Girls who become pregnant before they are 17 years old may not have finished growing themselves. A girl’s pelvis might not be grown enough to give birth normally. Girls are more likely to have other problems too — like pre-eclampsia (see Box 8.2), long labours, and babies born too early. Girls who get pregnant when they are very young can be wonderful and caring mothers, but many of them will need extra advice and support.
It may be safer for older women and very young women to give birth in a well-equipped health facility rather than at home.
Older mothers may also have more problems in pregnancy and birth.
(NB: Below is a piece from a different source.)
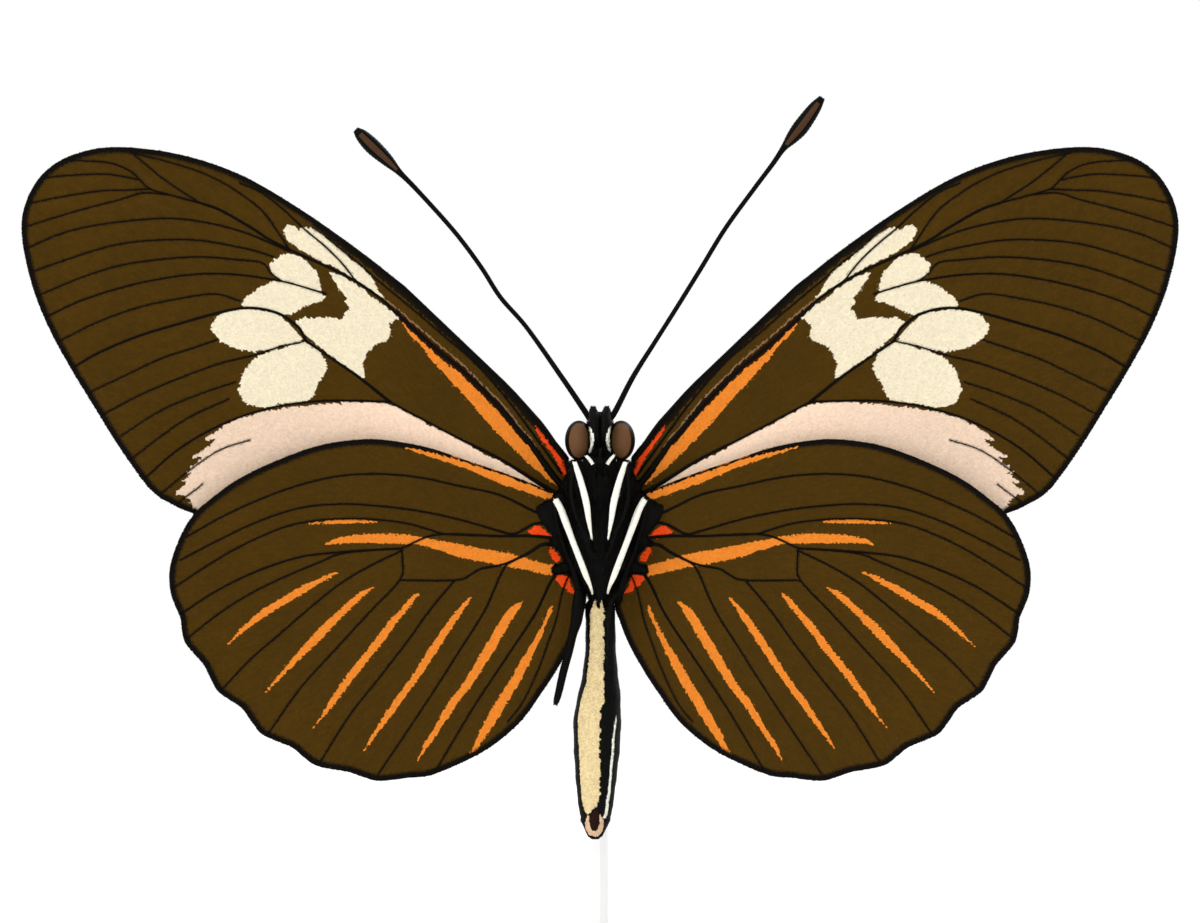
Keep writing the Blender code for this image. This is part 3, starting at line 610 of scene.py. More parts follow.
def tube(points, half_sizes, up, sides=8):
    """Corners and faces of a closed tube. Half sizes are (across, along up) or (radius) at each point."""
    points, half_sizes = np.asarray(points, float), np.asarray(half_sizes, float)
    _, across, rise = axes_along(points, up)
    angle = np.arange(sides) * math.tau / sides
    ring = (
        points[:, None]
        + across[:, None] * (half_sizes[:, :1] * np.cos(angle))[..., None]
        + rise[:, None] * (half_sizes[:, -1:] * np.sin(angle))[..., None]
    )
    last = (len(points) - 1) * sides
    faces = [tuple(f) for f in ring_faces(len(points), sides)]
    faces += [tuple(reversed(range(sides))), tuple(range(last, last + sides))]
    return ring.reshape(-1, 3), faces


def joined(parts):
    """Corners, faces and tints of several meshes as one. Each part is (corners, faces, tints)."""
    corners, faces, tints, start = [], [], [], 0
    for points, part_faces, part_tints in parts:
        corners.append(points)
        faces += [tuple(start + c for c in face) for face in part_faces]
        tints.append(np.broadcast_to(part_tints, (len(part_faces), 3)))
        start += len(points)
    return np.vstack(corners), faces, np.vstack(tints)


# Wings

def outline_of(name):
    """The outline of a wing's solid as (distance from the midline, height), in order."""
    mesh = bmesh.new()
    mesh.from_mesh(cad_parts[name].data)
    bmesh.ops.remove_doubles(mesh, verts=mesh.verts, dist=0.001 * MM)
    mesh.normal_update()
    mesh.verts.index_update()
    places = np.array([(abs(v.co.x), v.co.z) for v in mesh.verts])
    rim = {}
    for edge in mesh.edges:
        if sum(face.normal.y > 0.1 for face in edge.link_faces) == 1:
            a, b = (v.index for v in edge.verts)
            rim.setdefault(a, set()).add(b)
            rim.setdefault(b, set()).add(a)
    mesh.free()
    loops = []
    while rim:
        loop = [next(iter(rim))]
        ahead = rim.pop(loop[0])
        while ahead := [v for v in ahead if v in rim]:
            loop.append(ahead[0])
            ahead = rim.pop(ahead[0])
        loops.append(places[loop])
    return max(loops, key=lambda loop: np.ptp(loop, axis=0).sum())


def rings_of(name):
    """Height, middle x, middle y, half width and half depth of each ring of a solid with level rings."""
    co = np.array([v.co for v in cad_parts[name].data.vertices])
    levels = np.unique(np.round(co[:, 2], 6))
    rings = []
    for level in levels:
        ring = co[np.abs(co[:, 2] - level) < 1e-6]
        low, high = ring.min(0), ring.max(0)
        rings.append((level, *(low[:2] + high[:2]) / 2, *(high[:2] - low[:2]) / 2))
    return np.array(rings)


def thorax_side(heights):
    """Half the thorax's width at each height, and 0 above and below it."""
    rings = rings_of("thorax")
    return np.interp(heights, rings[:, 0], rings[:, 3], left=0, right=0)


class Wing:
    """The shape that the pieces of one kind of wing share. Points are (distance from the midline, height)."""

    def __init__(self, kind, hinge, veins):
        co = np.array([v.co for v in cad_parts[kind + "_right"].data.vertices])
        self.arch, self.plane = np.polyfit(co[:, 0] ** 2, co[:, 1], 1)
        self.hinge = flat([hinge])[0]
        self.outline = self.reaching_body(outline_of(kind + "_right"))
        if kind == "hindwing":
            self.outline = drawn_in(self.outline)
        self.margin = Line(self.outline, 0.05 * MM, closed=True)
        self.veins = [(thickness, smooth_path(flat(path), 0.25 * MM)) for thickness, *path in veins]
        self.vein_tree = tree_of(np.vstack([smooth_path(path, 0.04 * MM) for _, path in self.veins]))

    def reaching_body(self, outline):
        """The outline with its root drawn in, so that the wing grows from inside the thorax."""
        root = outline[:, 0] < thorax_side(outline[:, 1]) + ROOT_MARGIN
        outline[root, 0] -= ROOT_REACH
        return outline

    def depth(self, points):
        """The y of the wing's middle surface."""
        distance, _ = nearest(self.vein_tree, points)
        pleat = PLEAT * (1 - np.exp(-((distance / PLEAT_REACH) ** 2)))
        return self.plane + self.arch * points[:, 0] ** 2 + pleat

    def on_sheet(self, points, side):
        x = side * points[:, 0]
        return np.stack([x, self.depth(points), points[:, 1]], 1)

    def normals(self, points, side, face):
        """Out of the under face for face -1 and out of the upper one for face 1."""
        slope = 2 * self.arch * points[:, 0] * side
        return unit(np.stack([-face * slope, np.full(len(points), face), np.zeros(len(points))], 1))

    def ways(self, points, side):
        """The way that scales point: out from the hinge, in the wing's surface."""
        out = unit(points - self.hinge)
        slope = 2 * self.arch * points[:, 0] * out[:, 0]
        return unit(np.stack([side * out[:, 0], slope, out[:, 1]], 1))

    def scale_roots(self, step):
        """Places in rows round the hinge, inside the outline, a step apart in each row."""
        row = ROW_STEP * step
        reach = np.linalg.norm(self.outline - self.hinge, axis=1).max()
        angle = np.arctan2(*(self.outline - self.hinge).T[::-1])
        low, high = angle.min(), angle.max()
        rows = []
        for number in range(2, math.ceil(reach / row)):
            radius = number * row
            count = math.ceil((high - low) * radius / step)
            turn = low + (np.arange(count) + 0.5 * (number % 2)) * step / radius
            rows.append(self.hinge + radius * np.stack([np.cos(turn), np.sin(turn)], 1))
        roots = np.vstack(rows)
        roots += DRAW.normal(0, ROOT_STRAY * step, roots.shape)
        roots = roots[is_inside(roots, self.outline)]
        distance, _ = self.margin.nearest(roots)
        return roots[distance > MARGIN_GAP]

    def on_map(self, points):
        low, size = self.outline.min(0), np.ptp(self.outline, axis=0).max()
        return 0.01 + 0.98 * (points - low) / size


def drawn_in(outline):
    """The hindwing's outline with its inner margin brought close to the abdomen."""
    where = pixels(outline)
    rows, columns = np.array(INNER_MARGIN).T
    inner = (where[:, 1] > rows[0]) & (where[:, 1] < rows[-1]) & (where[:, 0] > INNER_SIDE)
    where[inner, 0] = np.interp(where[inner, 1], rows, columns)
    return flat(where)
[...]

Box 8.2 Pre-eclampsia and eclampsia
Pre-eclampsia is a serious condition characterised by high blood pressure (hypertension), swelling of the hands, feet and even the face, and significant amounts of protein in the urine (proteinuria). It usually develops in the last 3 months of pregnancy. Women with this condition feel very unwell, often reporting severe headaches, nausea and vomiting.
If you suspect a pregnant woman may be developing pre-eclampsia you should refer her to the nearest health facility immediately.
If untreated, pre-eclampsia can progress to eclampsia, in which all of the above symptoms worsen and the woman develops mental confusion, visual disturbances and convulsions (fits). Eclampsia is life-threatening for the woman and her unborn baby.
Eclampsia, pre-eclampsia, and other types of diseases due to high blood pressure, are known as hypertensive disorders of pregnancy; they are discussed in detail in Study Session 19.